Like many people, I had known both joy and hardship. After decades of working as a chef, I developed back problems that required surgery and forced me to rethink my career. I transitioned to teaching culinary arts, a role I loved deeply. Teaching gave me purpose and connection, and I felt fortunate to have found a new path.

Then I began having trouble walking. My doctors were puzzled. Almost as an aside, I mentioned something else that felt strange. I was struggling to come up with the correct responses while watching my favorite game show. That comment led to a brain MRI, and soon after, another phone call. This one brought a diagnosis I never expected. I had multiple sclerosis.

Suddenly, everything felt uncertain. I moved from my three‑story townhouse to a small, accessible, one‑level home. I could no longer work or lead important meal programs at my church. Within a short period of time, I also lost my husband and my mother. My sense of identity slipped away, and depression took hold. Although a small group of friends stayed close, I felt lost and disconnected from the life I once knew.

Finding Kessler Foundation marked a turning point.

Thanks to the Foundation's research, I began learning how to better manage both my physical challenges and my mental well‑being. I discovered that I was far from alone. Research showed that between 30 and 50 percent of people living with MS experience depression. Knowing this helped me understand my own struggles with more compassion and less self‑blame. Participating was eye‑opening, though not always easy. Fatigue is a common effect of MS, and the studies could be exhausting. Still, my research team shared practical strategies to help me conserve energy and maintain balance in my daily life. With their guidance, I slowly began to reengage with the world around me.

I pushed myself to reconnect socially, even when it felt uncomfortable. I learned to accept the accommodations I sometimes need, rather than seeing them as limitations. At home, I found peace in my small but beautiful garden. A ramp from my back door and elevated beds allow me to tend my plants and flowers. It has become a place of calm where healing continues and hope quietly grows. I came to accept my diagnosis and adapt to the life ahead. I learned to face fear directly, set concrete goals, and rebuild meaningful routines. Most importantly, I learned not to give up on myself.

Because of my experience with Kessler Foundation, I no longer feel as though I am simply surviving. I am living with intention and confidence in ways I never thought possible after my diagnosis. Research has given me tools, understanding, and a renewed sense of control over my future.

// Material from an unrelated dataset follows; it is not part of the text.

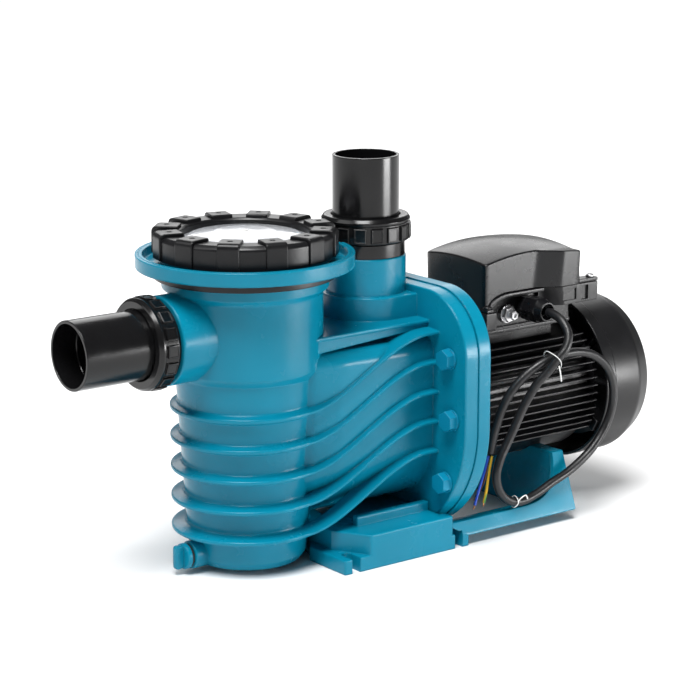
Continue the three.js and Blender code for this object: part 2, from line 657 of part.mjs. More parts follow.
// ---------------------------------------------------------------- base
function base() {
  const foot = block([42, 190], [-BASE_HALF, BASE_HALF], [0, FOOT_HEIGHT]);
  const front = slabX([[-BASE_HALF, 0], [BASE_HALF, 0], [BASE_HALF, 33], [-BASE_HALF, 33]], 60, 170);
  const chamferPoints = [[50, -100], [50, -60], [60, -60], [71, -94], [71, -100]];
  const chamfers = [1, -1].map((side) => {
    const plan = chamferPoints.map(([x, y]) => [x, side * y]);
    return upright(side > 0 ? plan.toReversed() : plan, FOOT_HEIGHT, 60);
  });
  const rails = [-1, 1].map((side) => {
    const [inner, outer] = [58 * side, 66 * side];
    return block([78, 162], [Math.min(inner, outer), Math.max(inner, outer)], [30, 42]);
  });
  const skirts = [-1, 1].map((side) => slabX(
    side < 0 ? [[-95, 10], [-62, 10], [-62, 17], [-67, 17], [-95, 13.6]]
      : [[62, 10], [95, 10], [95, 13.6], [67, 17], [62, 17]], 186, 326));
  const saddle = slabX([[-95, 10], [-50, 10], [-50, 0], [50, 0], [50, 10], [95, 10], [94, 14], [74, 66],
    [-74, 66], [-94, 14]], 312, 326);
  const gussets = [-1, 1].map((side) => {
    const plate = [[94.77, 12], [74, 66], [69, 66], [89.77, 12]].map(([y, z]) => [side * y, z]);
    const rise = [[262, 12], [326, 12], [326, 66], [312, 66], [308, 46.5], [299.4, 30.7], [284.6, 19.5]];
    return common(slabX(side > 0 ? plate : plate.toReversed(), 262, 326), slabY(rise, -100, 100));
  });
  const leanCut = [-1, 1].map((side) => {
    const outside = [[95, 13.6], [110, 13.6], [110, 80], [74, 66.5]];
    const turned = outside.map(([y, z]) => [side * y, z]);
    return slabX(side > 0 ? turned : turned.toReversed(), 250, 330);
  });
  const slots = SLOT_X.flatMap((x) => [-1, 1].map((side) => {
    const half = SLOT_WIDTH / 2;
    return block([x - half, x + half], side < 0 ? [-100, -75] : [75, 100], [-1, 40]);
  }));
  return cut(
    cut(join(foot, front, ...rails, ...skirts, saddle, ...gussets), ...leanCut, ...chamfers),
    rodZ(58, -1, 40, 0, 0, ROUND),
    rodX(120, FLANGE_X - 2, PLATE_END_X + 2, 0, SHAFT_Z, ROUND),
    rodX(68.4, 300, 340, 0, SHAFT_Z, ROUND),
    slabX([[-60, 40], [0, 36], [60, 40], [60, 60], [-60, 60]], 50, 160),
    block([80, 104], [-40, 40], [-1, 20]),
    block([128, 158], [-40, 40], [-1, 20]),
    ...slots,
  );
}
// One moulding, divided behind the rear feet by a hairline gap for the same reason as the housing.
const wholeBase = base();
piece('base', common(wholeBase, block([0, 190], [-100, 100], [-1, 80])), BLUE);
piece('base_rear', common(wholeBase, block([190 + GAP, 340], [-100, 100], [-1, 80])), BLUE);

// ---------------------------------------------------------------- power cord
// Out of the gland, down the motor's side, round a loop above the base and back up past itself.
const CORD_ROUTE = [
  [303, -74.5, 208], [303, -80, 208], [302.5, -94.5, 203.6], [301, -106, 192], [295, -110, 181],
  [286.5, -108.5, 171.5], [278, -104, 159], [269.5, -99.5, 148.5], [263, -96, 137], [256, -93.5, 124],
  [247.5, -92, 107], [239, -91, 91.5], [230.2, -91, 76.5], [226, -91, 61], [230.2, -91, 45.5],
  [241.5, -91, 34.2], [257, -91, 30], [276, -91, 33.5], [298, -91, 42], [317, -91, 48.5], [334, -91, 57],
  [350, -91, 68], [363, -91, 82], [372, -91.5, 98], [375.5, -92, 116], [373, -92, 134], [364, -92.5, 149],
  [350, -93.5, 160.5], [332, -95.5, 168], [313, -97, 171], [294, -98, 170.5], [276, -97, 166],
  [259.5, -93, 156], [247, -89, 143], [237.5, -86, 127], [231.5, -84, 110], [227.5, -83, 95],
  [225.5, -82.5, 82],
];
const CORD_STEPS = 64;

function tube(route, diameter, sides, steps) {
  const curve = new THREE.CatmullRomCurve3(route.map((p) => new THREE.Vector3(...p)), false, 'centripetal');
  const section = new THREE.Shape(arc(0, 0, diameter / 2, 0, 360 - 360 / sides, sides - 1)
    .map(([x, y]) => new THREE.Vector2(x, y)));
  return new THREE.ExtrudeGeometry(section, { steps, extrudePath: curve, bevelEnabled: false });
}
piece('power_cord', tube(CORD_ROUTE, CORD_DIAMETER, 8, CORD_STEPS), CORD_BLACK);
piece('core_blue', tube([[223.8, -81.4, 79.6], [219.5, -81.4, 66], [211, -83, 48], [203, -85, 31]], 2.7, 8, 8), CORE_BLUE);
piece('core_yellow_green', tube([[226, -84, 79.6], [223, -84, 66], [219, -85, 48], [214, -86, 32]], 2.7, 8, 8),
  CORE_YELLOW);
piece('core_brown', tube([[226.6, -80.4, 79.6], [225.5, -77.6, 66], [221, -76.4, 50], [211, -76, 36]], 2.6, 8, 8), CORE_BROWN);

// Wire ties: thin rings round the cord, across its run.
function tie(inner, at, along) {
  const ring = turnedZ(ringProfile(inner, inner + 1.4, -1.2, 1.2), MID);
  const turn = new THREE.Quaternion().setFromUnitVectors(
    new THREE.Vector3(0, 0, 1), new THREE.Vector3(...along).normalize());
  return ring.applyQuaternion(turn).translate(...at);
}
piece('cord_tie_upper', tie(11.2, [284.6, -102.6, 169], [0.85, 0.05, 0.53]), WHITE);
piece('cord_tie_lower', tie(5.2, [249, -91, 31.4], [0.97, 0, -0.24]), WHITE);

pump.position.x = -(SLOT_X[0] + SLOT_X[1]) / 2;

export default pump;
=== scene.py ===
"""Pool pump: the detailed looks of every visible piece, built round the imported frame.

Shapes are in millimetres with the pot's axis at X = 0, like the CAD. piece() puts them in the row frame.
"""
import json
import math

import bmesh
import bpy
from mathutils import Matrix, Vector


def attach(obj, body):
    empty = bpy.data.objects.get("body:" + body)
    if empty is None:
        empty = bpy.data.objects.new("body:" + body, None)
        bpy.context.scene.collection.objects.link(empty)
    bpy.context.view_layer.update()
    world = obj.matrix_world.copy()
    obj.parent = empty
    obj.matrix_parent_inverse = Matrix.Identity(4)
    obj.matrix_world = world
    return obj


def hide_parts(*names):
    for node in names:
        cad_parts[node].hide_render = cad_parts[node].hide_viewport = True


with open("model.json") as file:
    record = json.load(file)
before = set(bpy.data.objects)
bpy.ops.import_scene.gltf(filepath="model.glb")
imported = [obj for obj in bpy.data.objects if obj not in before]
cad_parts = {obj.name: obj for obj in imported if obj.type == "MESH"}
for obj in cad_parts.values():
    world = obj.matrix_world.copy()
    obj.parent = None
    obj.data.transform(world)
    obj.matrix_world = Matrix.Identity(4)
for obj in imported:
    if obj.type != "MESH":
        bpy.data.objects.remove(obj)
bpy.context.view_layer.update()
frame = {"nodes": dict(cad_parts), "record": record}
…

I continue to participate in research because there is still so much to learn about living well with multiple sclerosis. Each study deepens my understanding and strengthens my resolve. I am grateful for the opportunity to contribute to work that may help others navigate their own journeys with MS.

My life may look different than it once did, but it is still full, meaningful, and growing. And for that, I am profoundly thankful.